4.1 Metric and Datasets

Experiment datasets are gathered through penetration testing on four common services, including Apache, IIS, MySQL and nginx. The experiment compares performance of four high utility itemsets mining algorithms, Two-Phase, FHM, EFIM and HUI-Miner with proposed adaptive utility quantification strategy. Also, there are three frequent itemsets mining algorithms, Apriori  [19], LCMFreq  [20] and PrePost+  [21] are implemented to compare performance. The threshold of algorithms ranges from 0.1 to 0.9. The metric adopted in the experiment is true positive ratio (TPR) and false positive ratio (FPR) whose calculation formula is shown as follows:

$$\begin{aligned} TPR = \frac{|D \cap P|}{|P|} \times 100\%,~~FPR = \frac{|D \cap N|}{|N|} \times 100\% \end{aligned}$$
(3)

where P is set of correct penetration semantic knowledge, N is set of wrong knowledge and D is set of discovered knowledge. ROC (Receiver Operating Characteristic curve) is adopted to integrate TPR and FPR metric to describe the performance of algorithm under different algorithm parameter.

4.2 Result and Analysis

The experiment result is shown in Fig. 2, which describes ROC performance of algorithms on four datasets, among which (a)(c)(e)(g) are intact picture of algorithms and (b)(d)(f)(h) are local detail picture (enlargement of black box) for observing performance of algorithms on datasets. From Fig. 3, we could see that the high utility itemsets mining algorithms, Two Phase, FHM, EFIM and HUI_Miner with proposed ARUQ strategy outperformed comparative ones, the area under curve (AUC) is larger than others, proving the effectiveness of our proposed strategy. Detaily, Fig. 2(a) shows that the high utility itemsets mining algorithms with ARUQ strategy shares similar performance on Apache dataset and the highest ratio reaches 85% while Apriori, LCMFreq and PrePost+ algorithms reaches 22.5% at most which is less than those high utility itemsets mining algorithms with our proposed ARUQ strategy. Also, we could conclude from the performance on the other three datasets that Two Phase algorithm with ARUQ strategy achieves best performance and the true positive rate of all frequent itemsets mining algorithms are less than 40% on the former three dataset. Further, we could see from (b)(d)(f)(h) that apriori algorithm shows good performance than other frequent itemsets mining algorithms in mining penetration semantic knowledge, but still far less than the comparative high utility itemsets mining algorithms with ARUQ strategy. To sum up, we could conclude from the experiment result that high utilities itemsets mining algorithms with proposed ARUQ strategy could mine penetration semantic knowledge from raw dataset effectively.

Fig. 2.
figure 2

The receiver operating characteristic curve and locally enlarged receiver operating characteristic curve of algorithms on each experiment dataset.

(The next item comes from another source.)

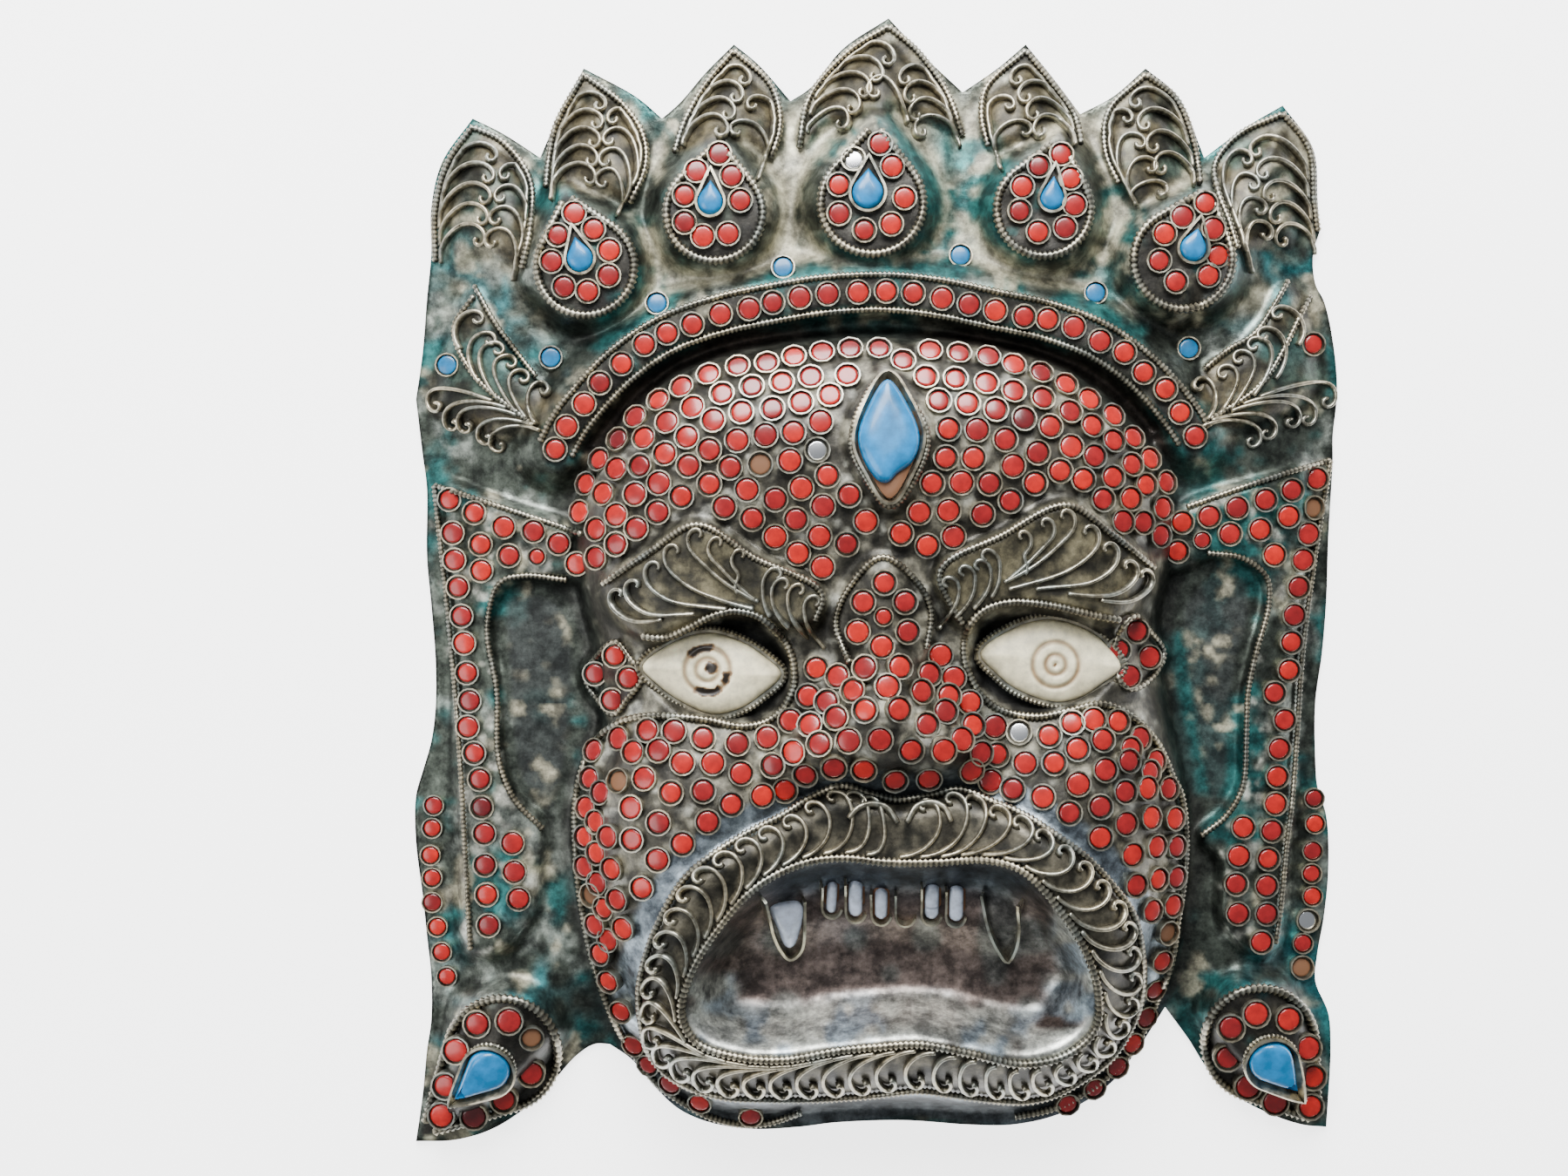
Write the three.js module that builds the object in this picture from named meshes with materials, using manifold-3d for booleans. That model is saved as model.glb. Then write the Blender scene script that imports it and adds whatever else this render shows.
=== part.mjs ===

To better understand the performance of algorithms in mining penetration testing knowledge, we compare the CPU and memory consumption performance of algorithms on Apache dataset, and curves in each subfigure shows the details of algorithms in mining penetration semantic knowledge from Apache dataset. “Bottom points” in each curve is used to differentiate algorithm parameter. From Fig. 3 we could see that high utility itemsets mining algorithms consumes much CPU time than frequent itemsets mining algorithms in mining penetration semantic knowledge. The average CPU consumption ratio for high utility itemsets mining algorithms with proposed ARUQ strategy is 15000% (overfrequency) while those frequent itemsets mining algorithms are all below 10%. This phenomenon demonstrates that high utility itemsets mining algorithms with proposed ARUQ strategy is much more computation intensive. In contrast, we also could find from Fig. 3 that those high utility itemsets mining algorithms consume far less memory than comparative Apriori, LCMFreq and PrePost+ algorithm because there is no generated candidates for knowledge mining in high utility itemsets mining algorithms, so that they consume similar less memory. In conclusion, the experiment results tell us that high utility itemsets mining algorithms with our proposed adaptive utility quantification strategy outperform frequent itemsets mining algorithm in both accuracy and memory consumption performance.

Fig. 3.
figure 3

The comparison of memory and CPU consumption for each data mining algorithm under Apache dataset.

5 Conclusion

In this paper, we have proposed a novel adaptive utility quantification strategy for penetration semantic knowledge mining and construct \(\text {IHUP}_{aruq}\) tree structure to maintain utility information. Adaptive utility quantification strategy could quantify external utility for each item effectively but avoid rescanning database which saves a lot of time. Experimental results show that high utility itemsets mining algorithms with adaptive utility quantification strategy achieve significant performance improvement over these algorithms in both accuracy and memory consumption.